Monday, July 30, 2012
Okay it is Monday. I felt like today would never come. Part of me wished it wouldn't. I have been on progestrone for 2 days and need to have higher doubled numbers today. I took a test saturday morning, sunday mornings was def darker. I felt great about that. Then this morning it looked lighter. I am still having light cramping/ soreness. I am now completely consumed and going crazy. I go to get my blood drawn again at 9:30am. I have been praying every second since the positive test. There have been two many weird signs for this not to work out...I will be devistated.
Wednesday, July 25, 2012
Wednesday July 25th: I went to the Dr again got blood drawn heard back at noon... quant was 103... after 48hours. Heart dropped into stomach. I hate this. This sucks. She said it may be just too early 1-3 weeks along to be able to see doubling. but I dont know if I buy that. I have to go in again Friday to see numbers... I will die before then. Has anyone had this issue and seen a healthy term prengnacy come from it? (((1 hour later))) Okay I was just talked down off a ledge by the best nurse and friend ever. She reassured me I know my body better than anyone and I think I implanted fridayish. And if that is the case I am 1 week pregnant in which case my numbers are great and wouldn't be doubling yet. So I will see them again Friday and pray until then. I need an icecream...LOL
Monday July 23: I went to my Primary's office and got blood drawn... It took them all day to call me back. They finally did and said quant is 83. They think I am possibly 4 weeks along. They want me to go in for repeat quant Wednesday. I feel good about this number because I feel like the dizziness was implantation Friday and so it is low but probably because I JUST got pregnant. I allowed myself to have a conversation with my husband about where the baby would go... I don't want to know the sex... what Dr what hospital?? Ugghh now I feel Jinxy.

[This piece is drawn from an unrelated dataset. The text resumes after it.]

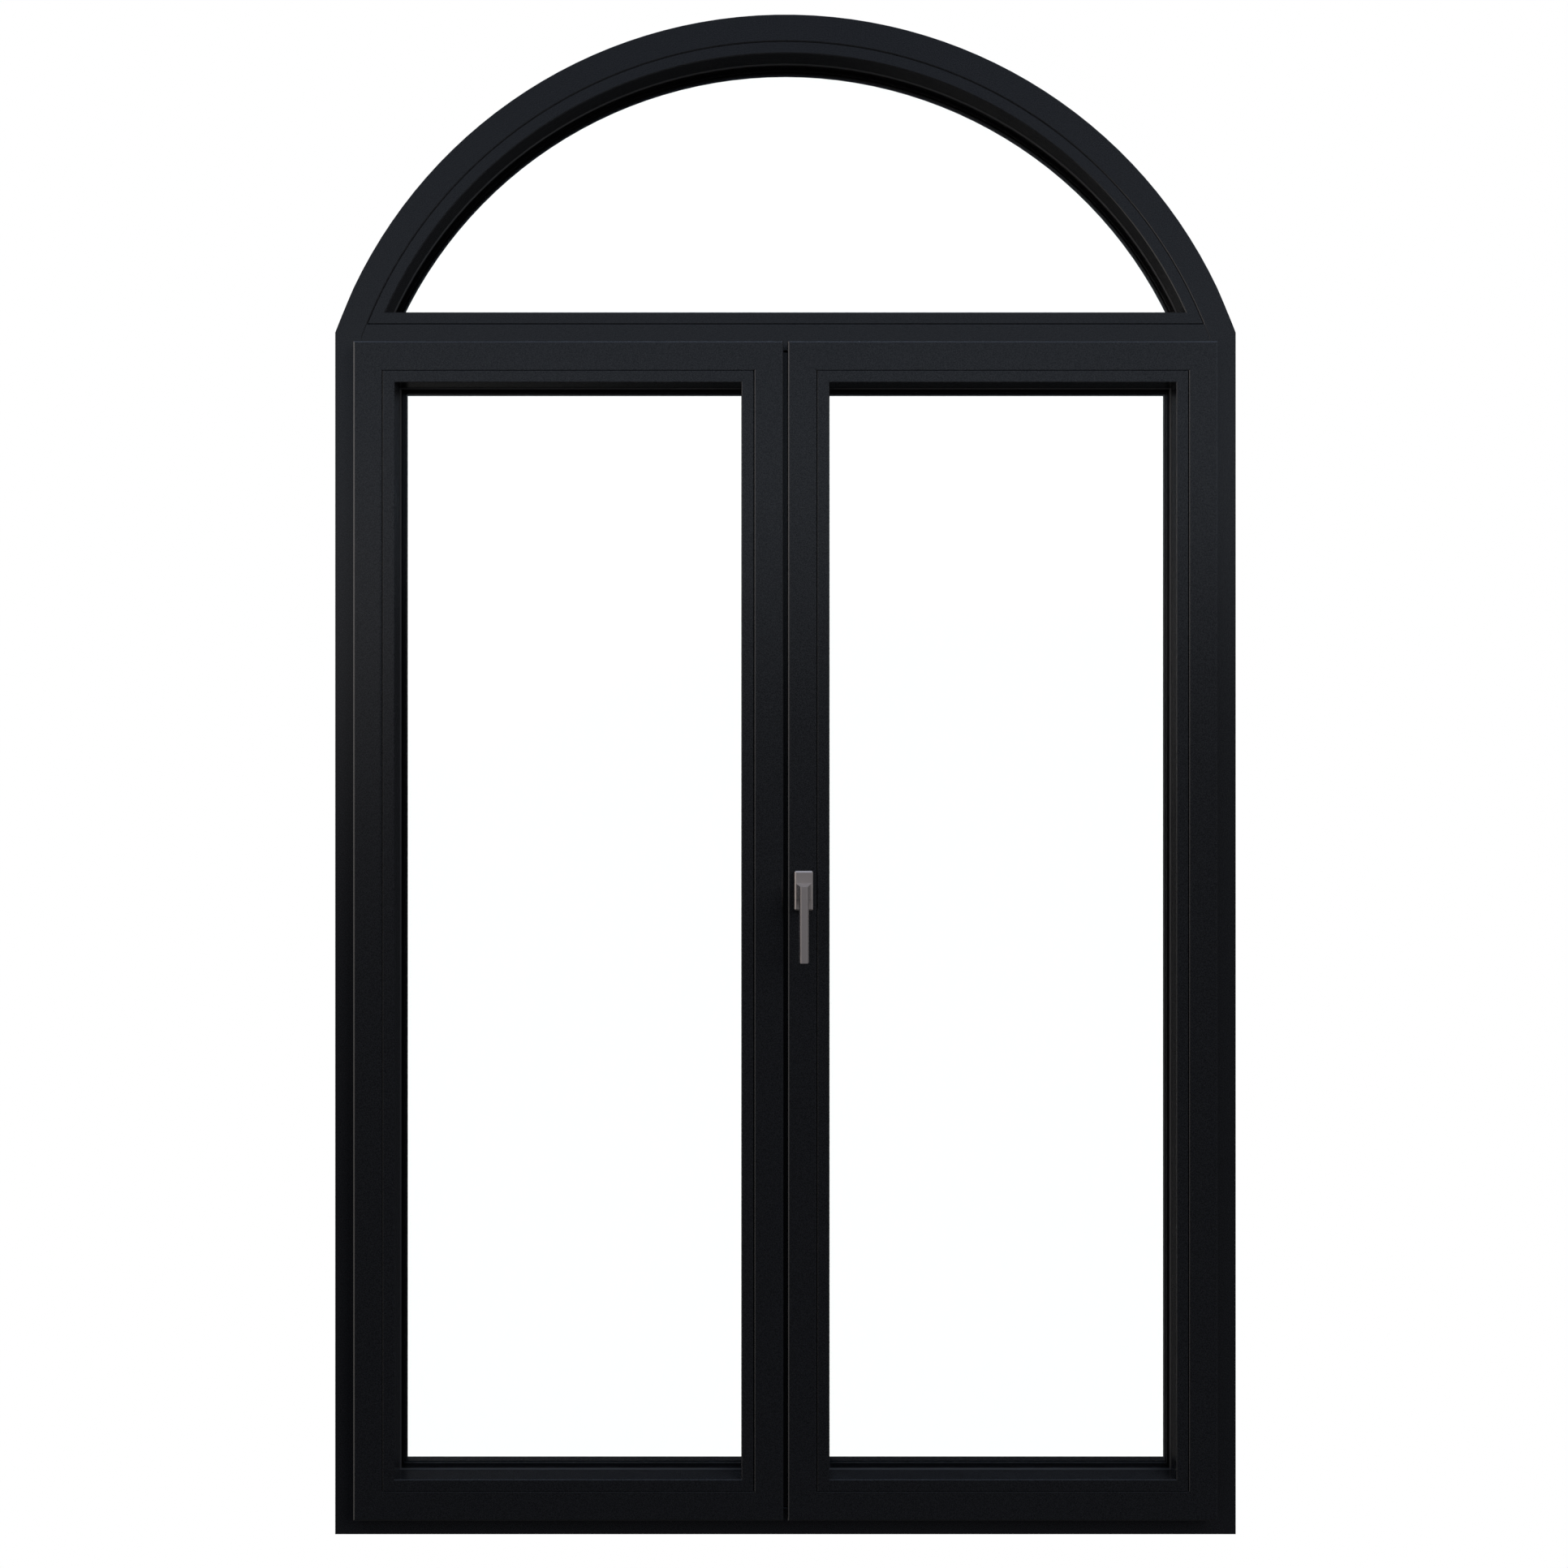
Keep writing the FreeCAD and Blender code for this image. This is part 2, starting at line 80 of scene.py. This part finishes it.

I woke up Friday dizzy... And thought to myself I've only ever woken up dizzy when I have been pregnant. I put the thought out of my mind. How could that be?! We tried for 3 years and on treatments and accomplished two pregnancies one we lost and the other we lost a twin. Now all of a sudden I am just pregnant out of nowhere??? I can't be excited ...if I get excited I will lose the baby... I shouldn't even call it a baby yet... sh*t I am already attached to my little fuzzy walnut baby in there. I tested in the afternoon faint faint positive. I woke up Saturday morning and peed in a cup then snuck out "to the bank" (cough dollar tree) and tested in their parking lot LOL. Faint positive. Stopped at hannaford got expensive test... Brighter positive then dollar tree. I get home and grab my beautiful son out of my husbands arms as he asks me where I have been. I say we have a secret and we are not sure we want to share it... He says what? I say Jack is going to be a big brother!! He and I are both in shock that we concieved naturally and scared at the same time that it won't last. I have not found out a specific reason for my losses or preterm labor so there is no precautions I can take... I am helpless.